The explosion that rocked downtown Nashville on Christmas morning, which injured three people and damaged dozens of buildings is believed to be intentional, authorities say.
A motor home was found parked in front of an AT&T transmission building around 5:30am by Metro Nashville Police Department officers while responding to a call.
At a news conference on Friday, Metro Nashville Police Chief John Drake said that a recorded message that indicated a bomb would explode in 15 minutes was heard coming from the RV.
“There were a number of people who did evacuate and then we know of some people, it didn’t go off when the message said it would and so people started coming back in, and then it went off,” said Nashville Vice Mayor Jim Shulman.
Police spokesperson Don Aaron said that the RV exploded at 6:30 am, while the bomb squad was en route.
Prior to the explosion, officers had gone door-to-door to inform residents of the situation.
“We think lives were saved by those officers doing just that,” Aaron said.
The force of the explosion knocked down one officer, and caused hearing loss in another.
Federal law enforcement sources said that there were no known credible threats in the Nashville area that would have signaled the explosion.

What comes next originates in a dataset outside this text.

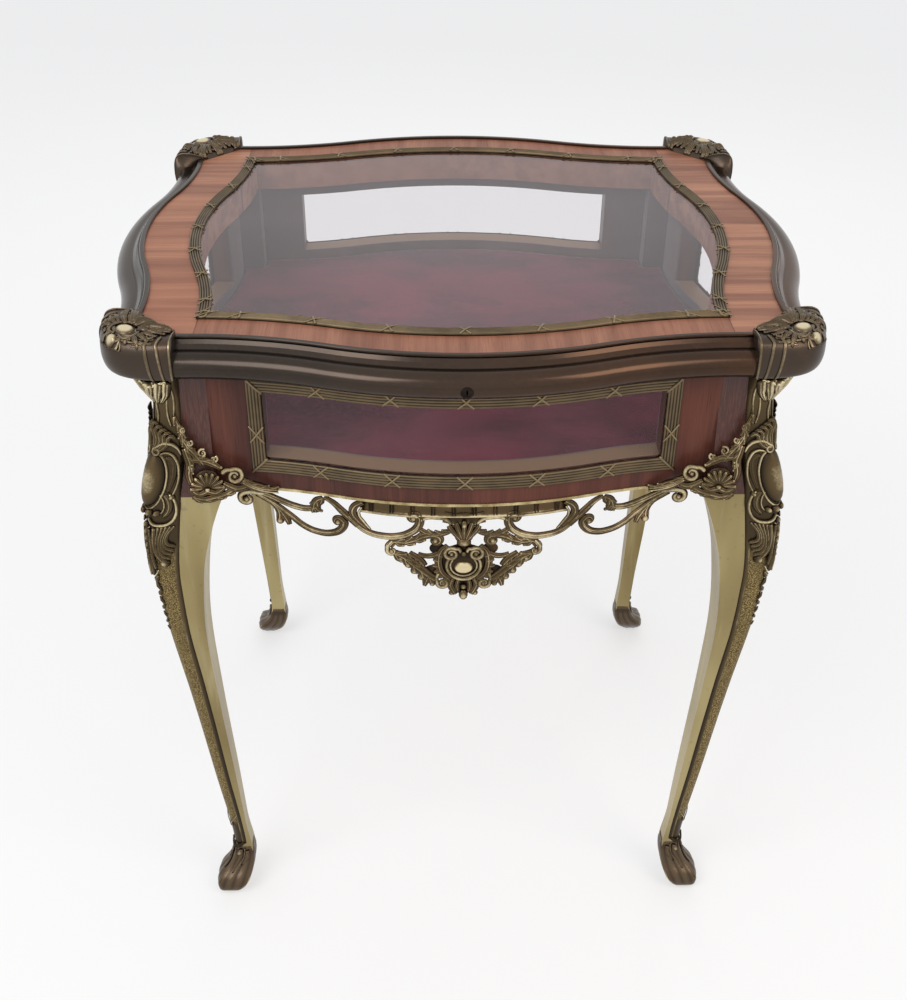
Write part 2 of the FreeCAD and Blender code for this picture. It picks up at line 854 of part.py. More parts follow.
# lock: a barrel in the front rail, and a hook that turns down behind the strike plate
slot_half = cam_thickness / 2 + cam_slot_clearance
slot_top = lock_height + cam_outer_radius * math.sin(math.radians(cam_sector)) + cam_slot_clearance
slot_front = cam_plane_out + slot_half
hub_radius = lock_plug_radius + lock_hub_wall
cam_slot = box(-hub_radius - hub_play, cam_outer_radius + cam_slot_clearance,
               -slot_front, -cam_plane_out + slot_half, lid_under - cut_past, slot_top)
barrel_bore = along_y(lock_barrel_radius, far, slot_front, 0, lock_height)
mouldings["front"] = mouldings["front"].cut(barrel_bore)

barrel = along_y(lock_barrel_radius, lock_face_out, slot_front, 0, lock_height)
barrel = barrel.cut(along_y(lock_plug_radius + lock_plug_clearance, far, 0, 0, lock_height))
save("lock_barrel", barrel)


def cam_shape():
    """Plug with its key slot, an arm, and the ring-shaped hook."""
    inner = cam_plane_out - cam_thickness / 2
    outer = cam_plane_out + cam_thickness / 2
    plug = along_y(lock_plug_radius, lock_face_out - plug_setback, inner, 0, lock_height)
    key = box(-key_slot_width / 2, key_slot_width / 2, -far, -lock_face_out + key_slot_depth,
              lock_height - key_slot_drop, lock_height + key_slot_rise)
    hub = along_y(hub_radius, outer, inner, 0, lock_height)
    hook = along_y(cam_outer_radius, outer, inner, 0, lock_height)
    hook = hook.cut(along_y(cam_inner_radius, outer, inner, 0, lock_height))
    origin = Vector(0, -outer, lock_height)
    rim = Vector(cam_outer_radius * 2, 0, 0)
    upper = FreeCAD.Rotation(Vector(0, 1, 0), -cam_sector).multVec(rim)
    sector = Part.Face(Part.makePolygon([origin, origin + rim, origin + upper, origin]))
    hook = hook.common(sector.extrude(Vector(0, cam_thickness, 0)))
    width = cam_outer_radius - cam_inner_radius
    arm = box(hub_radius - arm_root, cam_inner_radius + width / 2, -outer, -inner,
              lock_height - width, lock_height)
    arm.rotate(Vector(0, 0, lock_height), Vector(0, 1, 0), -cam_sector)
    return plug.cut(key).fuse([hub, hook, arm]).removeSplitter()


save("lock_cam", cam_shape())

strike_low = case_top - strike_thickness
slot_start = math.sqrt(cam_inner_radius ** 2 - (lock_height - strike_low) ** 2) - strike_slot_play
slot_end = math.sqrt(cam_outer_radius ** 2 - (lock_height - case_top) ** 2) + strike_slot_play
strike_left = slot_start - cam_outer_radius
strike_right = slot_end + strike_end_margin
strike_recess = box(strike_left, strike_right, -cam_plane_out - strike_half_width,
                    -cam_plane_out + strike_half_width, strike_low, case_top)
strike_pocket = box(slot_start - hub_radius - pocket_play, slot_end + hub_play,
                    -slot_front, -cam_plane_out + slot_half,
                    lock_height - cam_outer_radius - cam_slot_clearance, case_top)
strike_slot = box(slot_start, slot_end, -slot_front, -cam_plane_out + slot_half,
                  strike_low - cut_past, case_top + cut_past)


def screw(x, out, head_z, sign):
    """Countersunk screw with its head face at head_z, driven along sign Z."""
    head = screw_head_radius - screw_radius
    axis = Vector(0, 0, sign)
    cone = Part.makeCone(screw_head_radius, screw_radius, head, Vector(x, -out, head_z), axis)
    shank = Part.makeCylinder(screw_radius, screw_length, Vector(x, -out, head_z), axis)
    return cone.fuse(shank).removeSplitter()


strike_screw_x = (strike_left + strike_screw_inset, strike_right - strike_screw_inset)
strike_screws = Part.makeCompound([screw(x, cam_plane_out, case_top, -1) for x in strike_screw_x])
strike = strike_recess.cut(strike_slot).cut(strike_screws)
save("lock_strike", strike)
save("strike_screws", strike_screws)
apron_solids["front"] = apron_solids["front"].cut(strike_recess).cut(strike_pocket).cut(strike_screws)

# hinges, made as seen on the front and turned to the back
lid_leaf_low = lid_under - leaf_thickness
base_leaf_high = lid_leaf_low - leaf_gap
base_leaf_low = base_leaf_high - leaf_thickness
leaf_end = hinge_axis_out - leaf_reach
knuckle_length = (hinge_length - (knuckle_count - 1) * knuckle_gap) / knuckle_count


def along_x(radius, x0, x1):
    start = Vector(x0, -hinge_axis_out, hinge_axis_height)
    return Part.makeCylinder(radius, x1 - x0, start, Vector(1, 0, 0))


def hinge_leaf(centre, low, high, own, bore):
    """A leaf with its own knuckles; own is 0 for the outer and middle ones."""
    start = centre - hinge_length / 2
    leaf = box(start, start + hinge_length, -hinge_axis_out, -leaf_end, low, high)
    barrel_parts = []
    for i in range(knuckle_count):
        x0 = start + i * (knuckle_length + knuckle_gap)
        x1 = x0 + knuckle_length
        if i % 2 == own:
            barrel_parts.append(along_x(knuckle_radius, x0, x1))
        else:
            edge = -hinge_axis_out + knuckle_radius + knuckle_gap
            gap = box(x0 - knuckle_gap, x1 + knuckle_gap, -far, edge, low - cut_past, high + cut_past)
            leaf = leaf.cut(gap)
    whole = leaf.fuse(barrel_parts).removeSplitter()
    return whole.cut(along_x(bore, start - cut_past, start + hinge_length + cut_past))


base_leaves = []
lid_leaves = []
pins = []
base_screws = []
lid_screws = []
leaf_recesses = []
for centre in (-hinge_centre, hinge_centre):
    holes = [(centre + side * screw_pitch / 2, leaf_end + screw_inset) for side in (-1, 1)]
    base_pair = [screw(x, out, base_leaf_high, -1) for x, out in holes]
    lid_pair = [screw(x, out, lid_leaf_low, 1) for x, out in holes]
    base = hinge_leaf(centre, base_leaf_low, base_leaf_high, 0, hinge_pin_radius)
    upper = hinge_leaf(centre, lid_leaf_low, lid_under, 1, hinge_pin_radius + hinge_pin_clearance)
    base_leaves.append(base.cut(Part.makeCompound(base_pair)))
    lid_leaves.append(upper.cut(Part.makeCompound(lid_pair)))
    base_screws += base_pair
    lid_screws += lid_pair
    start = centre - hinge_length / 2
    pins.append(along_x(hinge_pin_radius, start, start + hinge_length))
    leaf_recesses.append(box(start - leaf_gap, start + hinge_length + leaf_gap, -far, -leaf_end + leaf_gap,
                             base_leaf_low, case_top + cut_past))

base_screws = turned(Part.makeCompound(base_screws), 180)
lid_screws = turned(Part.makeCompound(lid_screws), 180)
leaf_recesses = turned(Part.makeCompound(leaf_recesses), 180)
save("hinge_base_leaves", turned(Part.makeCompound(base_leaves), 180))
save("hinge_lid_leaves", turned(Part.makeCompound(lid_leaves), 180))
save("hinge_pins", turned(Part.makeCompound(pins), 180))
save("hinge_base_screws", base_screws)
save("hinge_lid_screws", lid_screws)
apron_solids["back"] = apron_solids["back"].cut(leaf_recesses).cut(base_screws)

for name, angle, lid_bow, case_bow, reed_bow, half in sides:
    save("apron_" + name, apron_solids[name].fuse(tenons[name]).removeSplitter())
    save("moulding_" + name, mouldings[name])

side_rails = ring.cut(front_box).cut(back_box).Solids
side_rails.sort(key=lambda solid: solid.CenterOfMass.x)
save("lid_rail_left", side_rails[0])
save("lid_rail_right", side_rails[-1])
save("lid_rail_front", ring.common(front_box).cut(barrel_bore).cut(cam_slot))
save("lid_rail_back", ring.common(back_box).cut(lid_screws))

glass_low = top_height - lid_glass_thickness
save("lid_glass", outline_plate(reed_front, reed_side, -reed_cover, glass_low, top_height))


def reed_frame():
    """Four reeded strips over the edge of the glass, mitred at the corners."""
    high = top_height + reed_height
    frame = outline_plate(reed_front, reed_side, 0, top_height, high)
    inside = outline_plate(reed_front, reed_side, -reed_width, top_height - cut_past, high + cut_past)
    frame = frame.cut(inside)
    x1, y1 = corner_of(reed_front, reed_side)
    x0, y0 = corner_of(reed_front, reed_side, -reed_width, -reed_width)
    dx = (x1 - x0) * mitre_run
    dy = (y1 - y0) * mitre_run
    wedges = {
        "front": [(-x1 - dx, -y1 - dy), (x1 + dx, -y1 - dy), (x1 - dx, -y1 + dy), (-x1 + dx, -y1 + dy)],
        "back": [(-x1 - dx, y1 + dy), (x1 + dx, y1 + dy), (x1 - dx, y1 - dy), (-x1 + dx, y1 - dy)],
    }
    strips = []
    rest = frame
    for points in wedges.values():
        flat = [Vector(x, y, top_height - cut_past) for x, y in points]
        lift = Vector(0, 0, reed_height + 2 * cut_past)
        wedge = Part.Face(Part.makePolygon(flat + flat[:1])).extrude(lift)
        strips.append(frame.common(wedge))
        rest = rest.cut(wedge)
    return Part.makeCompound(strips + rest.Solids)


save("lid_reed_frame", reed_frame())


def vertical_edge(solid, x, y):
    """The upright edge of a solid that is nearest to a point in plan."""
    def distance(edge):
        ends = [v.Point for v in edge.Vertexes]
        if len(ends) < 2 or abs(ends[0].x - ends[1].x) + abs(ends[0].y - ends[1].y) > 0.01:
            return far
        return math.hypot(ends[0].x - x, ends[0].y - y)
    return min(solid.Edges, key=distance)


def cap_shape():
    """Casting that covers a corner of the moulding, in the +X +Y corner."""
    low = top_height - torus_centre_drop - torus_radius + cap_hem_lift
    high = top_height + cap_rise
    plate = outline_plate(lid_front, lid_side, cap_overhang, low, high)
    start_x = lid_corner_x - cap_reach_x
    start_y = lid_corner_y - cap_reach_y
    block = plate.common(box(start_x, far, start_y, far, low - cut_past, high + cut_past))
    outer_x, outer_y = corner_of(lid_front, lid_side, cap_overhang, cap_overhang)
    block = block.makeFillet(cap_round, [vertical_edge(block, outer_x, outer_y)])
    block = block.makeFillet(cap_inner_round, [vertical_edge(block, start_x, start_y)])
    rim = [edge for edge in block.Edges if min(v.Z for v in edge.Vertexes) > high - same_height]
    return block.makeFillet(cap_top_round, rim)


cap = cap_shape()
cap_away = Part.makeCompound([ring] + list(mouldings.values()))
for name, sx, sy in corners:
    solid = placed_at_corner(cap, sx, sy).cut(cap_away)
    save("corner_cap_" + name, max(solid.Solids, key=lambda s: s.Volume))
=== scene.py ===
# Collectors display table: finishes, cast ornament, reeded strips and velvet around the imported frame
import math
import bmesh
import bpy
from mathutils import Matrix, Vector
from mathutils.bvhtree import BVHTree


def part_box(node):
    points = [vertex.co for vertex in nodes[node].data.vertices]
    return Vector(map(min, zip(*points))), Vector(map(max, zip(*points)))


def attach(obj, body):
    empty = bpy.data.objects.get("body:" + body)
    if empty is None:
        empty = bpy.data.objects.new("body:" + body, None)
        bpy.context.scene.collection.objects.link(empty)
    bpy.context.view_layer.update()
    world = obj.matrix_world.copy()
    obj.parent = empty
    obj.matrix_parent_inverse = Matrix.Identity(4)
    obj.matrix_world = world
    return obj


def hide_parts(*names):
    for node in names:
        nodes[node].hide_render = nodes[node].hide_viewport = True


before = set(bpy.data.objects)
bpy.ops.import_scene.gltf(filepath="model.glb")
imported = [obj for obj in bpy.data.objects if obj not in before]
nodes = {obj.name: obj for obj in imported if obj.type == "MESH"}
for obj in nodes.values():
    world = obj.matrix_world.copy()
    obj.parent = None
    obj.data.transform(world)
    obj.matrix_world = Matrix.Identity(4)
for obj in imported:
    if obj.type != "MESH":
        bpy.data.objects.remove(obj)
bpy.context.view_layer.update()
mm = 0.001

# plan curves as (middle, hollow, place of the hollow) from the centre of the table, in millimetres
plan = {
    "caseFront": (288.5, 253.0, 250.0),
    "caseSide": (317.0, 289.0, 190.0),
    "reedFront": (248.0, 212.6, 249.0),
    "reedSide": (283.0, 249.0, 212.6),
}
topHeight = 760.0
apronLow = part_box("apron_front")[0].z
sideTurns = {"front": 0, "right": 90, "back": 180, "left": -90}
corners = {"front_left": (-1, -1), "front_right": (1, -1), "back_right": (1, 1), "back_left": (-1, 1)}


def lengthwise(side):
    return side in ("front", "back")


def bowOut(bow, along, off=0.0):
    # distance of the offset curve from the centre line: a round bow between two round hollows
    mid, trough, troughAt = bow
    rise = (mid - trough) / 2
    radius = ((troughAt / 2) ** 2 + rise ** 2) / (2 * rise)
    turn = math.asin(troughAt / 2 / radius)
    a = abs(along)
    if a <= troughAt / 2 + off * math.sin(turn):
        return mid - radius + math.sqrt((radius + off) ** 2 - a * a)
    return trough + radius - math.sqrt((radius - off) ** 2 - (a - troughAt) ** 2)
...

Another source said that the authorities are not aware of any increased chatter by known extremist groups.
It is still unclear if a person was inside the RV when it exploded, and FBI is taking lead on the investigation.
“Acting Attorney General Jeff Rosen was briefed on the incident early this morning and directed that all DOJ resources be made available to assist in the investigation,” a Justice Department spokesman said in a statement.
Tennessee Governor Bill Lee tweeted that the state would “supply all the resources needed” to help determine the cause of the explosion.